Cela dit, juste avant, par pur hasard, j'ai lu un roman qui parle aussi d'éveil sensuel et sexuel d'une adolescente dans une société rétrograde. L'Hibiscus pourpre. L'action se déroule au Nigeria, et l'adolescente est coincée entre une idée de libération et un père pour lequel la religion et les écrits se lisent au premier degré. C'est dur, beau et vif. Il y a une tension. Un sens au récit. Tout le contraire d'
Elena Ferrante, finalement.
Autre souci... il s'agit d'un récit effectué par une dame âgée. On l'oublie peut-être, mais au début le fils de Lila appelle Elena car Lila a disparu. Mue par une mystérieuse impulsion inexplicable, Elena entreprend de raconter son amitié et son amie. Déjà, la ficelle est grosse à gober. Mais en plus le style n'est pas celui d'une dame âgée. On a une gamine, puis une ado. Les émois sont racontés avec candeur et naïveté, caractéristiques propres aux âges des héroïnes dans le récit. Pas à l'âge d'elena quand elle raconte les faits.

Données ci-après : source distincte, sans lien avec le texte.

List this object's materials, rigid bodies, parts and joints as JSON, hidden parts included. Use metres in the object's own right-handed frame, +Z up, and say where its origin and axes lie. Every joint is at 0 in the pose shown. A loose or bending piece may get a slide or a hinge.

Le style, d'ailleurs... est lent, indolent, lénifiant. A plusieurs reprises, j'ai dû recommencer un paragraphe parce que je m'endormais (c'est une image). Je me laissais bercer par un rythme fait de vaguelettes amalfitaines et de chaleur napolitaine. Lénifiant... je n'ai pas de meilleur terme pour décrire mes sensations de lecteur.
Car ce qui me consterne chez Ferrante, ce n'est pas tant ce qu'il y a dans son récit, que ce qui manque. Il manque Naples... On a extrêmement rarement des incursions de la ville ou du quartier dans le récit. Il y en a, mais très très très peu. Pas de chronique sociale non plus. L'Italie en 1958, c'est un chaudron qui cuit sur les braises du fascisme. C'est à peine (et à mon avis) mal abordé par
Elena Ferrante. On a quelques touches sur le communisme, sur les mouvements sociaux, mais pour l'essentiel, sea, sex and sun, c'est la dolce vita... Même quand Ferrante parle d'actrices ou de modèles, elle ne cite pas de noms, pas de films... Il m'a vraiment manqué du contenu pour que j'accroche et que je décide de lire la suite.